Juan Carlos Girauta-ABC
- En el nivel de los cargos, las fidelidades se entrecruzan
Friedrich Hayek -que no es familia de Salma, Adriana- explicó tan pronto como en 1944 la lógica perversa que hace ascender lo peor a la cima de las organizaciones. «Por qué los peores se colocan a la cabeza» es el título del capítulo de Camino de servidumbre que desmenuza el fenómeno. Hayek habla desde su época, su preocupación se centra en los totalitarismos, en cómo y por qué prosperan. Pero su conclusión principal sobre lo que hoy llamaríamos meritocracia inversa se confirma una y otra vez, por encima de las épocas: «Si deseamos un alto grado de uniformidad y semejanza de puntos de vista, tenemos que descender a las regiones de principios morales e intelectuales más bajos, donde prevalecen los más primitivos y “comunes” instintos y gustos».
Con la destitución de Cayetana Álvarez de Toledo, Casado viene a corregir las inconvenientes virtudes de su yo novato, el que no había sido maleado, el que acababa de culminar gesta tan notable como alzarse con la presidencia de un gran partido de gobierno frente a competidores -y sobre todo competidoras- subidos a una nutrida red clientelar. La manera más fácil de entender la importancia de lo que logró es preguntarse qué futuro le esperaba en su partido de haber sucedido lo esperado, que perdiera: ninguno. Casado jugó sin deudores mediáticos, sin apoyos en la organización, invocando a pelo los valores fundacionales, que eran los de Aznar, no los de Fraga. Y ganó.
Dos años después, decapitando a su principal activo intelectual, Casado viene a decirnos que ha madurado. Ya no cree que en su partido quepa una inteligencia no colegiada y no alineada. Es un gesto a analizar. Sus primeras consecuencias son la reafirmación de su autoridad interna y el debilitamiento de su autoridad externa. Para los cargos orgánicos, la autoridad de Casado se consolida por el argumento ad baculum. No hay mensaje que inhiba más a las almas conspiradoras que la pública ejecución de un alto cargo. No descubro nada. El propio presidente del PP ha invocado su autoridad, y aunque ello lo explicitara la defenestrada en rueda de prensa, el mensaje implícito no escapa a nadie que viva del partido o espere vivir de él.
En el nivel de los cargos institucionales, las fidelidades se entrecruzan. ¿Conviene estar a bien con el presidente del partido?
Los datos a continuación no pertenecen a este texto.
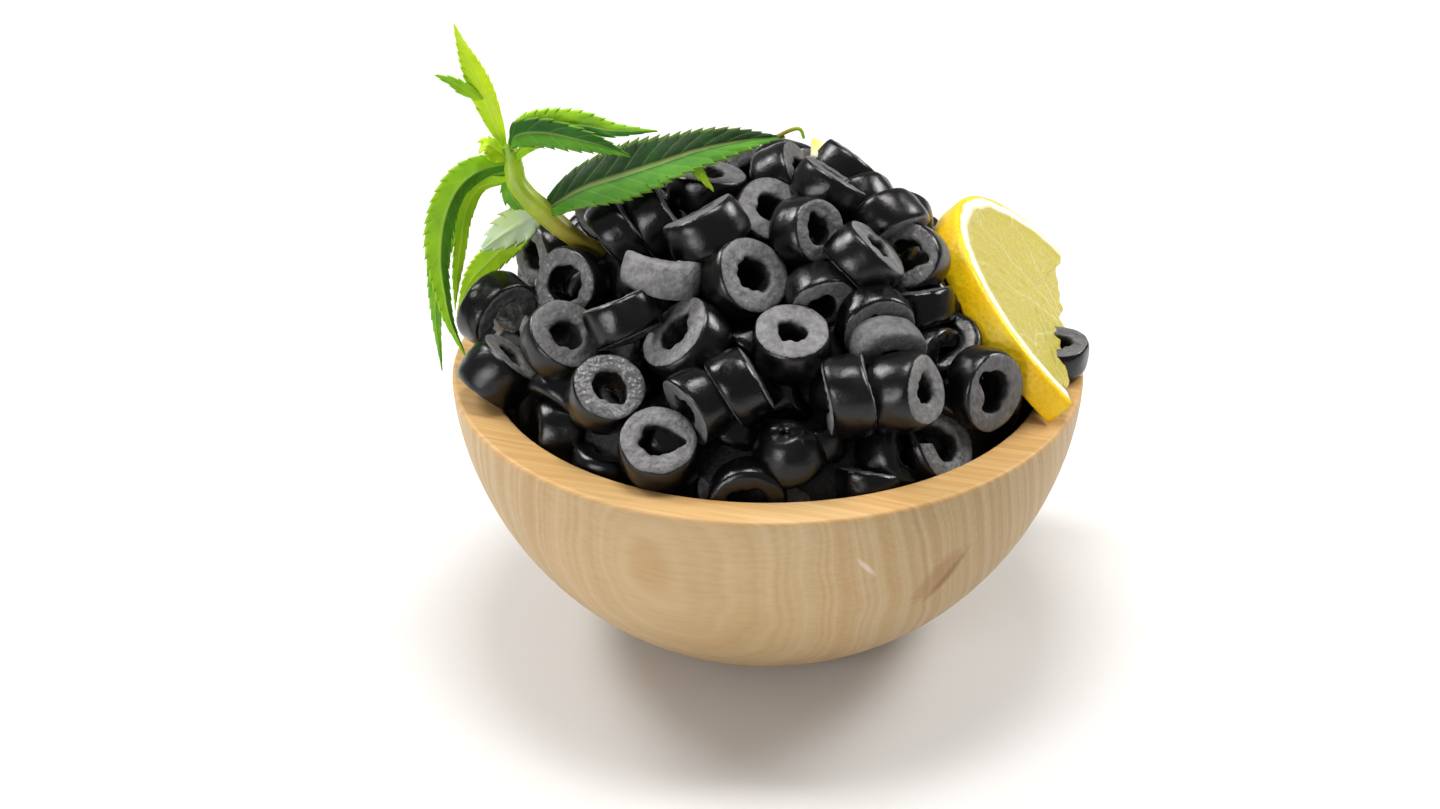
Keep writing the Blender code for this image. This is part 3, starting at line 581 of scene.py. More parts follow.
def clear_of_bowl(balls):
    """How far, and which way, to push balls that touch the bowl's wall or rim."""
    radius = np.hypot(balls[..., 0], balls[..., 1])
    share = (balls[..., 2] - FLOOR_THICKNESS) / (RIM_HEIGHT - FLOOR_THICKNESS)
    rise = np.clip(1 - share, 0, 1) ** INNER_FULLNESS
    wall_radius = BALL_MOUTH * (1 - rise) ** (1 / INNER_FULLNESS)
    below = balls[..., 2] < RIM_HEIGHT
    inward = np.where(below, np.clip(radius + BALL_RADIUS - wall_radius, 0, None), 0)
    lift = np.clip(RIM_HEIGHT + GAP + BALL_RADIUS - balls[..., 2], 0, None)
    upward = np.where(~below & (radius > BALL_MOUTH), lift, 0)
    push = np.zeros_like(balls)
    push[..., :2] = -balls[..., :2] / radius[..., None] * inward[..., None]
    push[..., 2] = upward
    return push


def clear_of_slice(balls, place, under):
    """The push that takes balls out of a half slice: under it, or through the nearer face."""
    middle, across, arc, face = (np.array(vector) for vector in slice_frame(place))
    offset = balls - middle
    depth = offset @ face + LEMON_THICKNESS / 2
    inside = np.hypot(offset @ across, offset @ arc) < LEMON_RADIUS + GAP
    inside &= offset @ arc > 0
    side = -np.ones_like(depth) if under else np.sign(depth)
    room = LEMON_THICKNESS / 2 + GAP + BALL_RADIUS
    amount = np.where(inside, np.clip(room - depth * side, 0, None), 0)
    return (side * amount)[..., None] * face


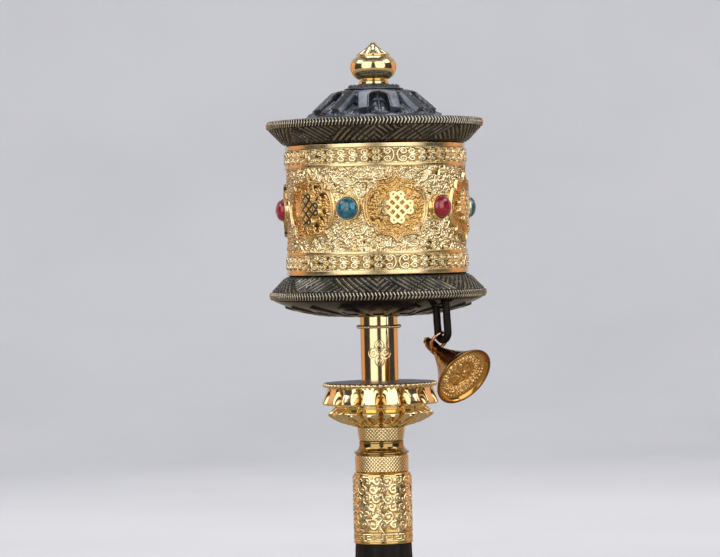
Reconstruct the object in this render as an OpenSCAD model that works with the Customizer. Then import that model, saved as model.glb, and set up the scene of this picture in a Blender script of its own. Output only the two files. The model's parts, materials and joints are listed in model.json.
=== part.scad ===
// Hand-held prayer wheel: a drum on two ball bearings over a gilt and black handle, with a swinging weight.
// The origin is the centre of the end cap's flat bottom. The spin axis is +Z. The viewer's side is -Y.

/* [Handle] */
// Radius of the end cap's straight cylinder
cap_r = 11.2; // [11:0.1:12]
// Height of the end cap
cap_h = 14; // [13:1:18]
// Length of the wooden grip that shows
grip_h = 110; // [95:5:130]
// Radius of the wooden grip at the ferrule
grip_r = 10.4; // [10.2:0.1:10.6]
// How much the grip swells at its middle
grip_swell = 1.2; // [0:0.2:2]
// Height of the engraved ferrule
ferrule_h = 26.2; // [24:0.2:28]
// Radius of the engraved ferrule
ferrule_r = 10.7; // [10.6:0.1:11]
// Radius of the lower knurled band
knurl_r = 9.8; // [9.6:0.1:10]
// Radius of the polished trumpet's rim
trumpet_r = 10.2; // [10:0.1:10.5]

/* [Lotus collar] */
// Number of petals in each row
petals = 15; // [12:1:18]
// Radius at the tips of the upper petals
petal_r = 21.7; // [21.5:0.1:22.5]
// Radius at the tips of the lower petals
low_petal_r = 19.6; // [19.4:0.1:20]
// Radius of the leather disc
disc_r = 20; // [19.8:0.1:20.2]

/* [Shaft] */
// Radius of the spindle
spindle_r = 2.5; // [2.4:0.05:2.5]
// Outer radius of the shaft tube
tube_r = 7; // [6.8:0.1:7.2]
// Height of the open stem between the collar and the drum
stem_h = 24.8; // [24:0.2:27]
// Outer radius of the bead ring on the shaft tube
shaft_ring_r = 8.3; // [8:0.1:8.5]

/* [Drum] */
// Outer radius of the notched rims
rim_r = 40.3; // [40:0.1:41]
// Outer radius of the drum shell
drum_r = 32.7; // [32.5:0.1:33]
// Wall thickness of the drum shell
wall = 1.2; // [1:0.1:1.4]
// Height of the gilt drum
drum_h = 47.6; // [46:0.2:49]
// How far the scroll bands stand out from the shell
band_relief = 1.6; // [1.2:0.1:1.8]
// Outer radius of a medallion
medallion_r = 12; // [11:0.1:12.2]
// Radius of a stone
stone_r = 4; // [3.6:0.1:4.2]

/* [Weight] */
// Angle of the weight round the drum, from +X
weight_angle = -48; // [-180:1:180]
// Angle of the bell's axis out from straight down
bell_tilt = 56; // [50:1:62]
// Radius of the bell's mouth
bell_r = 11.7; // [11:0.1:12]
// Diameter of the leather thong
thong_d = 2.8; // [2.4:0.1:2.8]

/* [Hidden] */
$fn = 96;
cut = 1;               // how far a cutting solid runs past what it cuts

// heights of the handle's joints
z_grip = cap_h;
z_ferrule = z_grip + grip_h;
z_knurl = z_ferrule + ferrule_h;
knurl_h = 6.3;
trumpet_h = 5.1;
z_trumpet = z_knurl + knurl_h;
z_sleeve = z_trumpet + trumpet_h;
sleeve_h = 5.8;
z_lotus = z_sleeve + sleeve_h;
lotus_h = 15.2;
z_disc = z_lotus + lotus_h;
disc_h = 0.9;
disc_lap = 0.4;        // how far the bead ring laps over the disc's edge
tenon_r = 8.8;
tenon_h = 20;
spigot_r = 8;
spigot_h = 8;
cap_round = 3;
spindle_low = 30;      // how deep the spindle goes into the grip, below the ferrule
socket_r = 6;          // bore of the shaft tube
tube_seat = 6.2;       // how deep the tube sits in the collar

// heights of the drum
z_under = z_disc + disc_h + stem_h;
under_rise = 5.7;      // from the base plate's middle to its edge
rim_h = 3;
z_rim = z_under + 5.9;
cone_h = 6.2;
z_drum = z_rim + rim_h + cone_h;
z_lid = z_drum + drum_h;
lid_cone_h = 6.4;
z_lid_rim = z_lid + lid_cone_h;
z_dome = z_lid_rim + rim_h;
dome_h = 12.6;
dome_turn = 5;         // from the viewer's side to the first of the dome's petals
petal_t = 3.6;
z_dome_top = z_dome + dome_h;
running_gap = 0.3;     // between the turning dome and the still finial
z_finial = z_dome_top + running_gap;
finial_bore = 8;       // how deep the spindle's end goes into the finial
plate_t = 1.3;
plate_r = 38.6;

// bearings
bearing_r = 8;
bearing_h = 5;
ball_r = 1.5;
ball_pitch = 5.25;
balls = 8;
inner_ring_r = 4.3;
outer_ring_r = 6.2;
groove_gap = 0.08;
cage_in = 4.75;
cage_out = 5.75;
cage_h = 4;
seat_r = 3.9;
seat_step = 0.5;
core_r = 9;
z_core = z_under + 1.7;
z_low_bearing = z_core;
z_core_top = z_dome_top - 2;
z_top_bearing = z_core_top - bearing_h;
roll_r = 27;           // radius of the paper scroll

// drum trim
band_h = 5.6;
foot_rim = 1.7;        // height of the plain rim under the lower band and over the upper one
mid_rim = 1.2;         // height of the plain rim on a band's other side
rim_relief = 0.9;
z_low_band = z_drum + foot_rim;
z_high_band = z_lid - foot_rim - band_h;
z_middle = z_drum + 24.1;
medallion_turn = 12.3; // from the viewer's side to the first medallion
stone_turn = -17.7;    // from the viewer's side to the first stone
medallions = 6;
front = -90;
medallion_t = 1.3;
stone_at = drum_r + 0.8;  // radius at the back of a stone

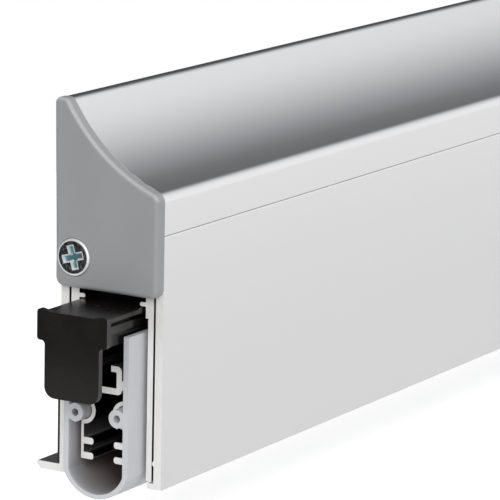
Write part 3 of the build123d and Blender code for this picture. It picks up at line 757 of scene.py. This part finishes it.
def make_camera(lens):
    """Camera that sees the near end of the seal from the front left, a little from above."""
    heading = math.radians(CAMERA_HEADING)
    tilt = math.radians(CAMERA_TILT)
    roll = math.radians(CAMERA_ROLL)
    ahead = Vector((math.cos(heading) * math.cos(tilt), math.sin(heading) * math.cos(tilt), -math.sin(tilt)))
    level_right = ahead.cross(Vector((0, 0, 1))).normalized()
    level_up = level_right.cross(ahead)
    right = math.cos(roll) * level_right + math.sin(roll) * level_up
    up = -math.sin(roll) * level_right + math.cos(roll) * level_up
    turn = Matrix((right, up, -ahead)).transposed().to_4x4()
    camera = bpy.data.cameras.new("camera")
    camera.lens = lens
    camera.sensor_width = SENSOR_WIDTH
    camera.clip_start = NEAREST_SEEN
    holder = place_in_scene("camera", camera)
    holder.matrix_world = Matrix.Translation(CAMERA_PLACE) @ turn
    bpy.context.scene.camera = holder


class DOORSEAL_OT_studio(Operator):
    """Set the floor, the light and the camera"""

    bl_idname = "door_seal.studio"
    bl_label = "Studio"

    def execute(self, context):
        studio = context.scene.seal_studio
        make_floor(CAD_BOX[0][2] - studio.floor_gap)
        make_world(studio)
        make_lamp(studio.key)
        make_camera(studio.lens)
        context.scene.view_settings.view_transform = "Standard"
        return {"FINISHED"}


PIECES = (
    DOORSEAL_OT_profiles,
    DOORSEAL_OT_carrier,
    DOORSEAL_OT_end_caps,
    DOORSEAL_OT_seal,
    DOORSEAL_OT_tape,
    DOORSEAL_OT_plunger,
    DOORSEAL_OT_metalwork,
    DOORSEAL_OT_blocks,
    DOORSEAL_OT_studio,
)


class DOORSEAL_PT_sidebar(Panel):
    """Lists the settings and the steps"""

    bl_idname = "DOORSEAL_PT_sidebar"
    bl_label = "Door Seal"
    bl_space_type = "VIEW_3D"
    bl_region_type = "UI"
    bl_category = "Door Seal"

    def draw(self, context):
        for settings in (context.scene.seal_finishes, context.scene.seal_studio):
            for name in settings.__annotations__:
                self.layout.prop(settings, name)
        for piece in PIECES:
            self.layout.operator(piece.bl_idname)


CLASSES = (FinishSettings, StudioSettings, *PIECES, DOORSEAL_PT_sidebar)


def register():
    for item in CLASSES:
        bpy.utils.register_class(item)
    bpy.types.Scene.seal_finishes = PointerProperty(type=FinishSettings)
    bpy.types.Scene.seal_studio = PointerProperty(type=StudioSettings)


def unregister():
    del bpy.types.Scene.seal_finishes
    del bpy.types.Scene.seal_studio
    for item in reversed(CLASSES):
        bpy.utils.unregister_class(item)


def main():
    register()
    for piece in PIECES:
        group, name = piece.bl_idname.split(".")
        getattr(getattr(bpy.ops, group), name)()


if __name__ == "__main__":
    main()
Conviene, pero no es lo único. Ni siquiera lo decisivo. En los reinos de taifas, lo más seguro es caer en gracia al mandarín regional que gana elecciones por su cara y su nombre. Feijóo obvió en campaña la imaginería del PP para volcarse en una asombrosa celebración de la simbiosis entre él y su tierra. Feijóo y Galicia, Feijóo y Galicia. O sea, Feijóo es Galicia. Esta deriva nacionalista no es tributaria de las ansias y ambiciones de tal o cual barón, aunque existan, sino principalmente de la estructura del poder territorial español. A un Feijóo no le aporta nada una Cayetana. O mejor, lo que Cayetana aportaba al PP, que era mucho, concierne a lo que se conoce como guerra o batalla cultural, algo que Feijóo no necesita para nada en su predio. Si él es Galicia, no puede molestar a ningún gallego. Y si un gallego se molesta con un presidente autonómico que carece de aristas, es que el problema lo debe tener él, no su presidente.